The big pluses for highcharter() are 1. interactivity * this is a great feature for dashboards * also very useful for data exploration (e.g., hover over outliers to see what they are and other associated variables)

  1. attractive and flexible out of the box
  • wow factor
  • I almost never need to fiddle with axes, number formatting, legends, etc
  • scales to different sized screens, even scale of axes!!

The big drawbacks of highcharter() are 1. poor documentation - you normally don’t need to change much, but if you do, it can be a headache. It will probably require some javascript and patience. 2. challenging to have multiple data sources/geometries in the same plot - it’s possible, but much easier in ggplot()

The big pluses for ggplot() are 1. well documented and FULLY customizable * there are a zillion ggplot() users and several great books * you have full control over every single element of a ggplot and a great userbase who has done it all before, so with some help of Stack Overflow, you can make the ggplot of your dreams * this goes for not just styling, but data viz options too. ggplot has more plot types (violin, ridgeline, boxplots, errorbars, etc. etc) and it’s easy to overlay multiple types

  1. static
  • useful for reports and presentations
  • easily exportable as a high resolution image or vector file

The major drawback of ggplot() is that it doesn’t look as good as highcharter

9.4 Custom Themes

highcharter() defaults are typically pretty gorgeous, but you will definitely want to add some styling elements to ggplots.

There are bundled themes that are great for quickly beautifying simple charts. My first step is usually to add theme_bw() to a plot.

ggplot(iris, aes(x = Sepal.Length, y = Sepal.Width, color = Species)) +
  geom_point() +
  theme_bw()

For specific things like “how do I remove this legend?”, it’s easiest to google, or consult the graphs section of Cookbook for R. This is true for all basics like: * how to move, remove, style a legend * how to format axes * how to change text on axes, axis titles, legend, titles, etc. * how to add colors in gradient, discrete, or scaled patterns

ggplot(iris, aes(x = Sepal.Length, y = Sepal.Width, color = Species)) +
  geom_point() +
  theme_bw() +
  theme(legend.position = "bottom") +
  xlim(4, 8) +
  ylim(1, 5) +
  scale_color_manual(values = c("#83d1c4", "#78517c", "#f17950"))

For production-ready charts, we probably want to stray even further from the defaults.
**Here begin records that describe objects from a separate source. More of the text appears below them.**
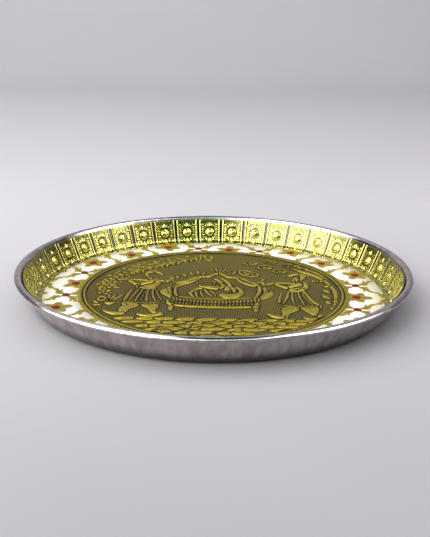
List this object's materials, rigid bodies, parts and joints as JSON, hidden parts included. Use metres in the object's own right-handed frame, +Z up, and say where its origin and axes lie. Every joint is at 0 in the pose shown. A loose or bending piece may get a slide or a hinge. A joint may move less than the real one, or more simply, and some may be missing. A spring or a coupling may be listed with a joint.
{
  "type": "enamelled serving tray",
  "caption": "Shallow round steel serving tray with a rolled rim, a pressed gilt wall lining, a white enamelled lattice ring and an embossed centre medallion.",
  "frame": {"origin": "centre of the flat underside, on the table", "axes": "+Z up out of the tray, +Y towards the top of the centre picture, +X to its right"},
  "size_m": [0.3, 0.3, 0.0244],
  "materials": {
    "steel": "brushed outside wall, polished rim",
    "gilt_lattice": "gilt, satin, raised flowers and leaves",
    "gilt_band": "gilt, bright, embossed with dark grounds",
    "antique_gilt": "antiqued gilt, dark in the hollows",
    "white_enamel": "glossy opaque white enamel",
    "red_enamel": "glossy dark red enamel drops"
  },
  "bodies": {
    "root": {"steel_plate": "steel", "floor_sheet": "gilt_lattice", "white_enamel": "white_enamel", "medallion": "antique_gilt", "wall_band": "gilt_band", "red_enamel_01": "red_enamel", "red_enamel_02": "red_enamel", "red_enamel_03": "red_enamel", "red_enamel_04": "red_enamel", "red_enamel_05": "red_enamel", "red_enamel_06": "red_enamel", "red_enamel_07": "red_enamel", "red_enamel_08": "red_enamel", "red_enamel_09": "red_enamel", "red_enamel_10": "red_enamel", "red_enamel_11": "red_enamel", "red_enamel_12": "red_enamel", "red_enamel_13": "red_enamel", "red_enamel_14": "red_enamel", "red_enamel_15": "red_enamel", "red_enamel_16": "red_enamel", "red_enamel_17": "red_enamel", "red_enamel_18": "red_enamel", "red_enamel_19": "red_enamel", "red_enamel_20": "red_enamel", "red_enamel_21": "red_enamel", "red_enamel_22": "red_enamel", "red_enamel_23": "red_enamel", "red_enamel_24": "red_enamel"}
  },
  "joints": []
}
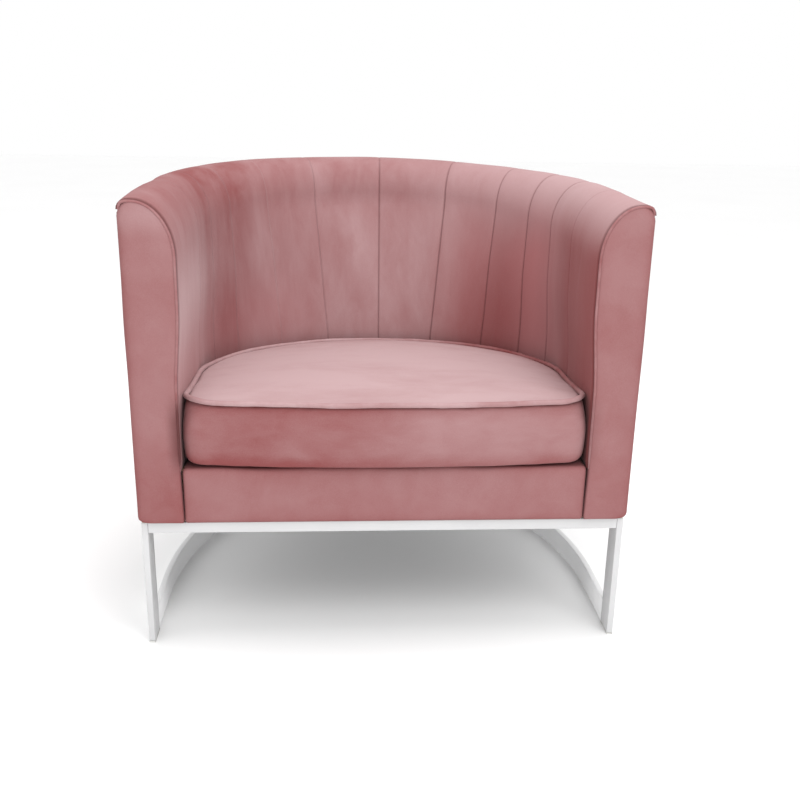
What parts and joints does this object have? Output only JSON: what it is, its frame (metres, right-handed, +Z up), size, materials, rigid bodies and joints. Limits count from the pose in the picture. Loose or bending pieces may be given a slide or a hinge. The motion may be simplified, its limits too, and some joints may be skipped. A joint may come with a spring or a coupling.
{
  "type": "upholstered tub armchair",
  "caption": "Velvet tub armchair with a channelled wrap-round back, a loose D-shaped seat cushion and a sled base of flat painted bar.",
  "frame": {"origin": "on the floor, under the middle of the chair measured from the front of the cushion to the outside of the back", "axes": "+Z up, -Y towards the front of the chair, +X towards the right arm as seen from the front"},
  "size_m": [0.78, 0.6974, 0.737],
  "materials": {
    "velvet": "matte",
    "velvet_welt": "matte",
    "foam": "matte",
    "timber": "matte",
    "webbing": "matte",
    "lining": "matte",
    "painted_steel": "satin",
    "zinc": "satin",
    "glide": "matte"
  },
  "bodies": {
    "chair": {"outer_cover": "velvet", "inner_cover": "velvet", "arm_facing_left": "velvet", "arm_facing_right": "velvet", "apron_cover": "velvet", "arm_piping_left": "velvet_welt", "arm_piping_right": "velvet_welt", "rim_welt": "velvet_welt", "back_foam": "foam", "apron_foam": "foam", "inner_board": "timber", "outer_board": "timber", "shell_top_rail": "timber", "shell_bottom_rail": "timber", "arm_front_panel_left": "timber", "arm_front_panel_right": "timber", "back_stud_left": "timber", "back_stud_right": "timber", "seat_front_board": "timber", "seat_back_board": "timber", "seat_side_board_left": "timber", "seat_side_board_right": "timber", "seat_corner_board_left": "timber", "seat_corner_board_right": "timber", "strap_long_left": "webbing", "strap_long_middle": "webbing", "strap_long_right": "webbing", "strap_cross_front": "webbing", "strap_cross_middle": "webbing", "strap_cross_rear": "webbing", "seat_deck_pad": "lining", "dust_cover": "lining", "floor_bar": "painted_steel", "top_frame": "painted_steel", "front_rail": "painted_steel", "front_post_left": "painted_steel", "front_post_right": "painted_steel", "rear_post_left": "painted_steel", "rear_post_right": "painted_steel", "mounting_tab_front_left": "painted_steel", "mounting_tab_front_right": "painted_steel", "mounting_tab_rear_left": "painted_steel", "mounting_tab_rear_right": "painted_steel", "base_bolt_front_left": "zinc", "base_bolt_front_right": "zinc", "base_bolt_rear_left": "zinc", "base_bolt_rear_right": "zinc", "threaded_insert_front_left": "zinc", "threaded_insert_front_right": "zinc", "threaded_insert_rear_left": "zinc", "threaded_insert_rear_right": "zinc", "front_pad_left": "glide", "front_pad_right": "glide", "rear_pad_left": "glide", "rear_pad_right": "glide"},
    "cushion": {"cushion_top_panel": "velvet", "cushion_boxing": "velvet", "cushion_bottom_panel": "velvet", "cushion_welt": "velvet_welt", "cushion_foam": "foam"}
  },
  "joints": [
    {"name": "cushion_lift", "type": "slide", "parent": "chair", "child": "cushion", "axis": [0, 0, 1], "range_m": [0, 0.45]}
  ]
}
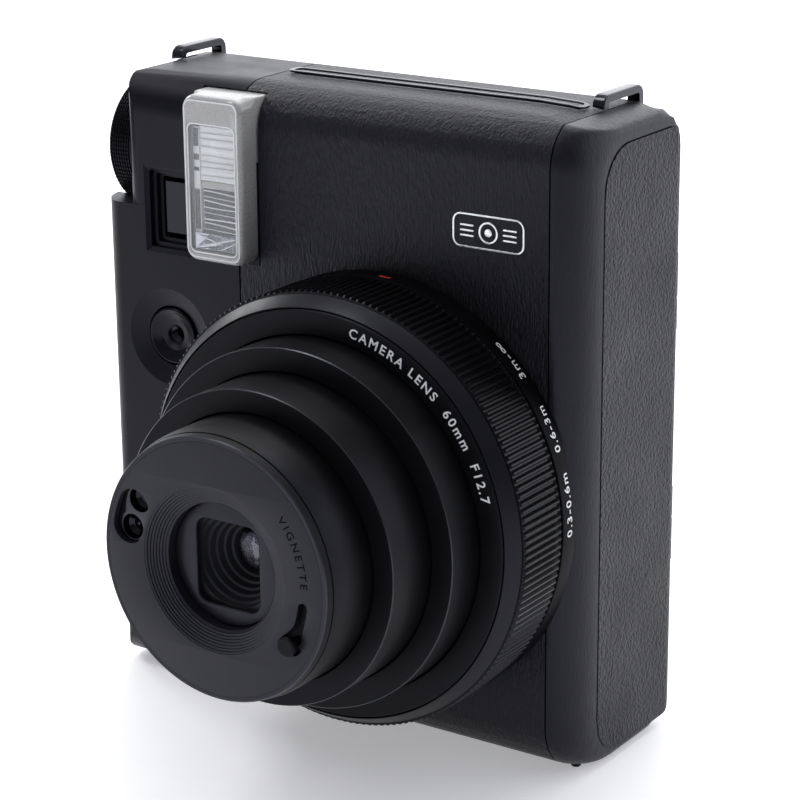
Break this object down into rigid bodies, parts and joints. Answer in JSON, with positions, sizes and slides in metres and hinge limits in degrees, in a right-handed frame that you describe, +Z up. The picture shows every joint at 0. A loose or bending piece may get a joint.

We often make custom themes for our apps, that bundle in color palettes, fonts, and general styling of the client’s brand.

9.5 jastyle()

David made us custom plot themes for ggplot() and highcharter()!

Access them by installing the jastyle package from github.

devtools::install_github("januaryadvisors/jastyle")
## Skipping install of 'jastyle' from a github remote, the SHA1 (523418e0) has not changed since last install.
##   Use `force = TRUE` to force installation
library(jastyle)

To use, first ensure you have Roboto Condensed font on your computer. If not, download it here.

ja_font()
## [1] "Roboto Condensed"

View our color palette. You can add these to a plot by referencing the hex code, or call them with ja_hex("blue"), ja_hex("orange4"), etc.

ja_view_colors()

9.5.1 jastyle::theme_ja() for ggplot()

Add the theme to a ggplot with theme_ja()

ggplot(iris, aes(x = Sepal.Length, y = Sepal.Width, color = Species)) +
  geom_point(size = 3) +
  ggtitle("Sepal sizes for common iris species", subtitle = "Species differ in sepal size") +
  labs(caption = "Source: Add source here.",
       x = "Sepal Length", 
       y = "Sepal Width") +
  theme_ja()

Add our color palette!

ggplot(iris, aes(x = Sepal.Length, y = Sepal.Width, color = Species)) +
  geom_point(size = 3) +
  ggtitle("Sepal sizes for common iris species", subtitle = "Species differ in sepal size") +
  labs(caption = "Source: Add source here.",
       x = "Sepal Length", 
       y = "Sepal Width") +
  theme_ja() +
  scale_color_manual(
    # use e.g., "orange7" for different shades
    values = c(ja_hex("blue"), ja_hex("orange"), ja_hex("green"))
  )

### jastyle::ja_hc_theme() for highcharter()

Add the theme to a ggplot with ja_hc_theme()

highcharter::hchart(iris, "scatter", hcaes(Sepal.Length, Sepal.Width, color=Species)) %>% 
  hc_title(text = "Title here") %>% 
  hc_subtitle(text = "Subtitle here.") %>% 
  hc_caption(text = "<strong>Source</strong>: Source here.") %>% 
  hc_add_theme(ja_hc_theme())